Riseley: “Morgan is as organized as she is energetic and she has honestly been one of the most profoundly energetic poets laureates that we have ever had. Her writing is soulful, wise, compelling, and moving. It is under her leadership that LBCC Poetry Club strengthened our relationship with Poetics Corvallis. She has been an inspiration for our club membership, drawing new members and gathering returning members back into the fold.”
How far into the search for Ward’s successor are you?
Riseley: “Applications are still coming in!”
Morgan, did you get a chance to write some poetry and, if so, what was your inspiration?
Ward: “Goodness, yes. I wrote an outrageous amount of it. An offensive amount. I could publish a book with all the poems I’ve written during this experience, but that’s not all I’ve managed. I have also written my first play, a 20-page short story of which I’m rather proud, and countless discussion posts, essays, and entire papers about the magic of storytelling in our everyday lives.
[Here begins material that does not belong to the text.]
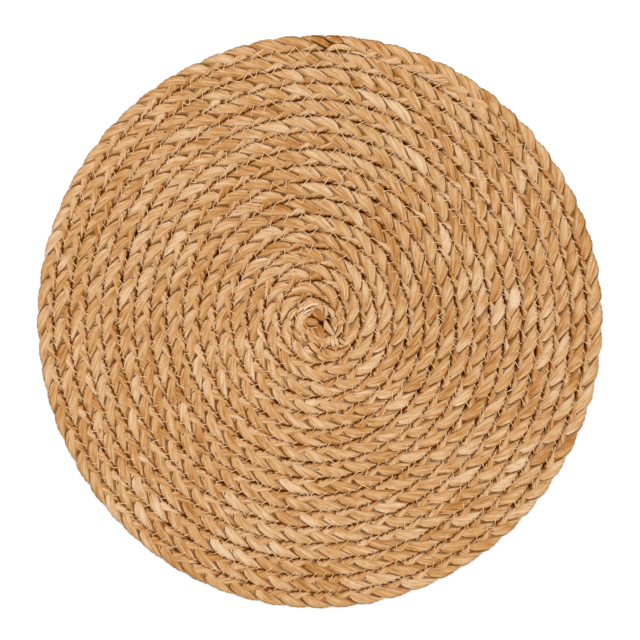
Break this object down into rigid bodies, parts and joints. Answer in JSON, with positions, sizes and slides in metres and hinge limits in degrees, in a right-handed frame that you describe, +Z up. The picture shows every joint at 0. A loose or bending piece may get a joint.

“Do you know, I think this position has colored my entire educational experience with an eternal lens of interconnected possibility? Suddenly, every subject felt connected to every other subject. History became narrative. Film became poetry. Science became an act of observation and metaphor. And what do you know about anthropology? Did you know they made an entire science out of being a poet? Even ordinary conversations began to feel layered with meaning. Storytelling is not separate from life but directly woven into every single part of it. We are prone to forgetting that, when we are cursing deadlines and traffic.
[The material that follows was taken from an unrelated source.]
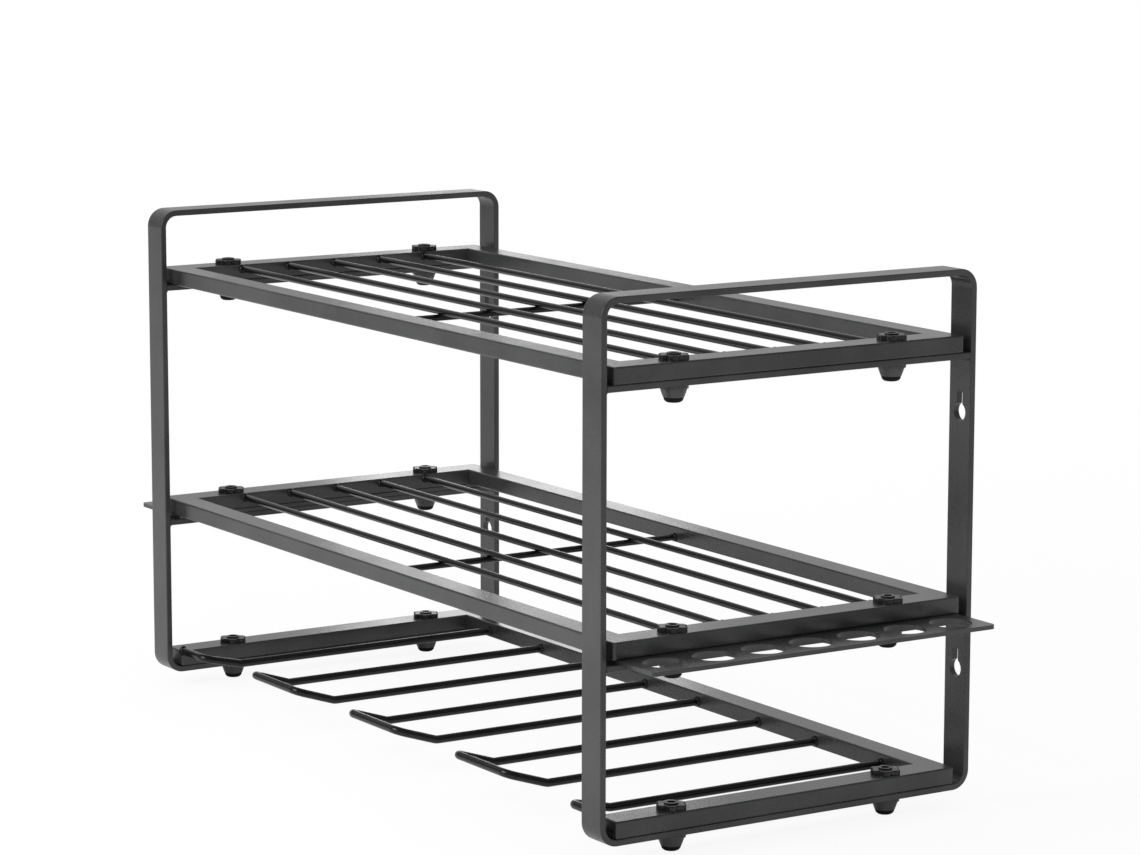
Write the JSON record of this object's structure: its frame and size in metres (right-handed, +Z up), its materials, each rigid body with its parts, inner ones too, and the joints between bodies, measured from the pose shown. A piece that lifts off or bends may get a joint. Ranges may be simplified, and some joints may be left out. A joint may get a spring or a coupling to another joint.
{
  "type": "wall mounted power tool organizer",
  "caption": "Black steel wall rack: strip side frames, wire shelves, a drill hanger with open slots below, and holed side plates for screwdrivers and pliers.",
  "frame": {"origin": "the middle of the four wall keyholes, on the wall plane at the back of the rear posts", "axes": "+X along the wall to the right seen from the room, +Y into the wall, +Z up"},
  "size_m": [0.487, 0.204, 0.251],
  "materials": {
    "frame_paint": "black powder coat with a fine grain, satin",
    "wire_paint": "black powder coat on round wire, satin",
    "plate_paint": "black powder coat on sheet, satin",
    "nut_plastic": "moulded black plastic",
    "knob_plastic": "moulded dark grey plastic, fine texture",
    "foot_rubber": "soft black cap",
    "screw_steel": "black zinc plated"
  },
  "bodies": {
    "root": {"drill_left_end_wire": "wire_paint", "drill_loop_1": "wire_paint", "drill_loop_2": "wire_paint", "drill_loop_3": "wire_paint", "drill_right_end_wire": "wire_paint", "hanger_back_rail": "frame_paint", "hanger_left_end_cap": "frame_paint", "hanger_left_rail": "frame_paint", "hanger_right_end_cap": "frame_paint", "hanger_right_rail": "frame_paint", "left_middle_crossbar": "frame_paint", "left_side_frame": "frame_paint", "left_upper_crossbar": "frame_paint", "lower_hand_nuts": "nut_plastic", "lower_knob_caps": "foot_rubber", "lower_knobs": "knob_plastic", "lower_screws": "screw_steel", "middle_back_rail": "frame_paint", "middle_cross_wire": "wire_paint", "middle_front_rail": "frame_paint", "middle_hand_nuts": "nut_plastic", "middle_knob_caps": "foot_rubber", "middle_knobs": "knob_plastic", "middle_left_rail": "frame_paint", "middle_right_rail": "frame_paint", "middle_screws": "screw_steel", "middle_shelf_wire_1": "wire_paint", "middle_shelf_wire_2": "wire_paint", "middle_shelf_wire_3": "wire_paint", "middle_shelf_wire_4": "wire_paint", "middle_shelf_wire_5": "wire_paint", "pliers_plate": "plate_paint", "right_middle_crossbar": "frame_paint", "right_side_frame": "frame_paint", "right_upper_crossbar": "frame_paint", "screwdriver_plate": "plate_paint", "upper_back_rail": "frame_paint", "upper_cross_wire": "wire_paint", "upper_front_rail": "frame_paint", "upper_hand_nuts": "nut_plastic", "upper_knob_caps": "foot_rubber", "upper_knobs": "knob_plastic", "upper_left_rail": "frame_paint", "upper_right_rail": "frame_paint", "upper_screws": "screw_steel", "upper_shelf_wire_1": "wire_paint", "upper_shelf_wire_2": "wire_paint", "upper_shelf_wire_3": "wire_paint", "upper_shelf_wire_4": "wire_paint", "upper_shelf_wire_5": "wire_paint"}
  },
  "joints": []
}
“I think serving as poet laureate gave me permission to take creativity seriously. Not as a hobby, but as a way of moving through the world. It reminded me that art cannot be confined. Poetry, like all art, lives in community, in memory, in the way people speak to one another, in the stories we inherit, and the ones we leave behind. More than anything, this experience reminded me that writing is not about producing work. It is about learning how to live fully and how to pay attention.”
Chris, The Commuter would love to keep publishing poetry. Would the new poet laureate like to continue this partnership?
“Our most successful collaborations with The Commuter have always happened when one of your kind representatives joins our meetings and collects the poems directly from our attending poets and also shares a few themselves. Our meetings are Tuesdays at 1:30 in Forum 220.”
Morgan, do you have any advice for other Linn-Benton poets on what inspired or helped you become the poetic leader you are today?
Ward: “Oh yes. A few words. They might matter most of all. The things I’ve shared here … do it all. And when you fall down, write about it, then do it again. Keep dreaming. Take those steps. Do it again, and again, and again. Make a celebration of your bruised ego, take pride in your resilience. There is nothing to be afraid of, in falling down.
“As students, we understand that education introduces us to the vastness of what remains undiscovered. There is no final summit where knowledge ends and certainty begins. We are always becoming. Always revising. Always learning how to see more clearly. Why should dreams be limited when learning is limitless?
“What made me a poet? Librarians. Suffering. Smoke on the water under a full flower moon. Bleeding steak smothered in a port wine demi-glaze. The way the sunlight impresses artists and shadows compel them. How a ballerina folds herself. The arch of a sharp eyebrow. The comfort of a hot ceramic mug while watching snow fall. The bright red brick of a school building. The sparkle in a child’s giggle. A kindness freely given. The curve of a promise. The whispers of hope. Life.
“Life made me a poet, and you might not know this yet, but I bet, life has made you a poet too. Don’t let the old rules fool you. Real poets learn one thing eventually; there are no limits for dreamers who love language, but the limits we give ourselves.”